I suppose it did help that all of the kids spoke English (even the German kid), but would anything have changed if one of the kids had been Pakistani or Vietnamese? How would the viewing public have reacted if the five kids been an equal representation of all the races? I guess the question here is, at what point does diversity for diversity’s sake stop being empowering and become insulting tokenism?

Consider the original story. Look at the characters’ names: Bucket, Gloop, Salt, Beauregard and Teavee. I don’t hear anything in there that would have come from Peru or sub-Saharan Africa. Maybe that’s the problem right there. It’s been over a decade since I read the book, but I seem to remember all of the kids having originally been English. Maybe the film should have kept them that way.

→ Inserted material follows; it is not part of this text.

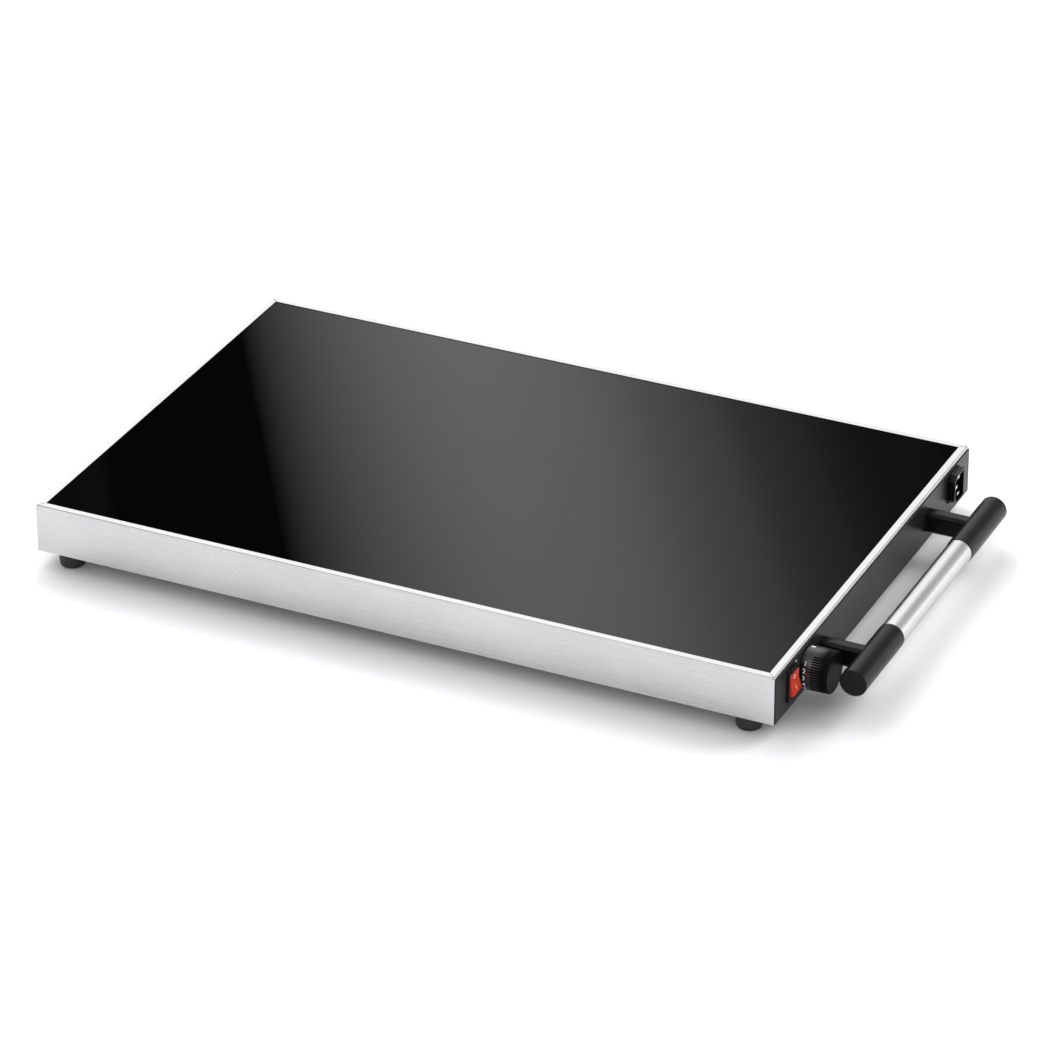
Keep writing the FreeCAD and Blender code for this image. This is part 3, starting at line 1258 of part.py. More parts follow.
def build():
    """Make every sub-part."""
    fill_sheets()
    make_casing()
    make_base_plate()
    make_base_screws()
    make_end_panel()
    for side, end in FEET:
        make_foot(side, end)
    make_foot_screws()
    make_glass()
    make_seal()
    make_inner_frame()
    make_spreader()
    make_element()
    for word, x in zip(("left", "middle", "right"), clamp_places()):
        make_clamp_bar("clamp_bar_" + word, x)
    make_clamp_screws()
    make_mat()
    make_shield()
    make_knob()
    make_thermostat()
    make_spindle()
    make_bulb()
    make_switch_housing()
    make_rocker()
    make_contact()
    make_switch_inside()
    make_inlet_housing()
    make_inlet_pins()
    make_inlet_retainer()
    make_handle()
    make_handle_fixings()
    make_leads()
    make_earth()


def check():
    """Stop if any object failed or any sub-part has no sound shape."""
    for item in doc.Objects:
        for word in item.State:
            if word in ("Invalid", "Error"):
                raise RuntimeError("%s is %s" % (item.Label, word))
    for piece in PIECES:
        if piece.Shape.isNull() or not piece.Shape.isValid() or not piece.Shape.Solids:
            raise RuntimeError("%s has no sound shape" % piece.Label)


def write():
    """Write one STEP file for each sub-part."""
    os.makedirs("parts", exist_ok=True)
    for piece in PIECES:
        piece.Shape.exportStep("parts/%s.step" % piece.Label)
    print("wrote", len(PIECES), "sub-parts")


build()
doc.recompute()
check()
write()
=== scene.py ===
"""Electric food warmer tray: finishes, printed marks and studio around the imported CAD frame."""

import json
import logging
import math
from dataclasses import dataclass
from enum import Enum

import bmesh
import bpy
from mathutils import Matrix, Vector


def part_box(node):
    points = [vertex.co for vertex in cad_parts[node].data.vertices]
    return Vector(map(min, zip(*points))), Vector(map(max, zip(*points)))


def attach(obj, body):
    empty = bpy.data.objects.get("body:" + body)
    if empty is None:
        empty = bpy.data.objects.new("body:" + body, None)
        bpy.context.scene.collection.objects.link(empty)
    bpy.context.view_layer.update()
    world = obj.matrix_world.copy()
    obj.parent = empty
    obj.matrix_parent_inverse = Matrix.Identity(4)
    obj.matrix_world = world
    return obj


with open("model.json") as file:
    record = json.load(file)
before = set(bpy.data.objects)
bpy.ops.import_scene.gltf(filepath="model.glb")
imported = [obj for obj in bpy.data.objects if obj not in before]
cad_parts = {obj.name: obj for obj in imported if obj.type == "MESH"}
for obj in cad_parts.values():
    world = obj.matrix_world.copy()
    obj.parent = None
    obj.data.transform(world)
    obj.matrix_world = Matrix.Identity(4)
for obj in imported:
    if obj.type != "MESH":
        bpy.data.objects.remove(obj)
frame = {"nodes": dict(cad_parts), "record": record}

LOG = logging.getLogger("food_warmer_tray")
MM = 0.001
# Where smooth noise mostly lies.
NOISE_SPAN = (0.3, 0.7)

Span = tuple[float, float]
Triple = tuple[float, float, float]
Levels = tuple[tuple[float, float], ...]
Stops = tuple[tuple[float, Triple], ...]
Socket = bpy.types.NodeSocket
Given = Socket | float | Vector | tuple[float, ...]


class Grain(Enum):
    """The fine structure of a surface.

    The last three are made alike, and differ by the pitch and relief that their finishes give.
    """

    BRUSHED = "long scratches along the sheet"
    FIBROUS = "matted fibres"
    MOULDED = "fine pits of a moulded or painted skin"
    POLISHED = "almost smooth"
    CAST = "coarse cloudy skin of plain metal"


@dataclass(frozen=True)
class Finish:
    """How one material slot looks.

    Args:
        slot: the record's material slot.
        colour: linear red, green and blue.
        grain: the fine structure.
        roughness: the mean roughness.
        metallic: 1 for bare metal, 0 for the rest.
        pitch: the size of the grain, in metres.
        relief: the height of the grain, in metres.
        spread: how far the colour wanders, as a share of itself.
        clear: the share of light let through.
        gloss: the strength of plain reflections, 0.5 for common plastics and glass.
    """

    slot: str
    colour: Triple
    grain: Grain
    roughness: float
    metallic: float = 0.0
    pitch: float = 0.0006
    relief: float = 0.00001
    spread: float = 0.06
    clear: float = 0.0
    gloss: float = 0.5


STEELS: tuple[Finish, ...] = (
    Finish(
        "brushed_steel", (0.60, 0.60, 0.602), Grain.BRUSHED, roughness=0.27, metallic=1.0,
        pitch=0.0003, relief=0.0000032, spread=0.10,
    ),
    Finish(
        "plated_steel", (0.60, 0.61, 0.60), Grain.CAST, roughness=0.26, metallic=1.0,
        pitch=0.0015, relief=0.000005, spread=0.10,
    ),
    Finish(
        "sheet_steel", (0.48, 0.49, 0.50), Grain.CAST, roughness=0.42, metallic=1.0,
        pitch=0.006, relief=0.000006, spread=0.14,
    ),
)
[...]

There are people of African descent living in England, but I don’t know what the ratio is; they probably could have afforded to have had at least one black kid in the cast. But unless that’s Charlie himself, the kid would inevitably turn out to be a brat. So either we enforce negative racial stereotypes by making the black kid one of the bottom four, or we make Charlie the black kid–and show black people living in poverty at the beginning of the film. I could see people being annoyed either way.

Even if they had managed to put a diverse batch of kids in that factory, it would have been difficult to accurately portray any culture that the kids might have represented. (Yes, represented, whether intentionally or not.) Where’s the line between put-upon homogeneity and stereotyping, and how thin is it? How alike or different will the general public let Hollywood make its diverse characters before they file defamation lawsuits?

They probably could have made Violet Beauregard Haitian and Mike Teavee Fijian without raising any hackles. Maybe they should have. Or maybe they were following the illustrations from the original books when they made the cast lilywhite. Whatever the case, I honestly don’t think that anyone acted maliciously when they did the casting. And I really think there are better things to write about in Newsweek.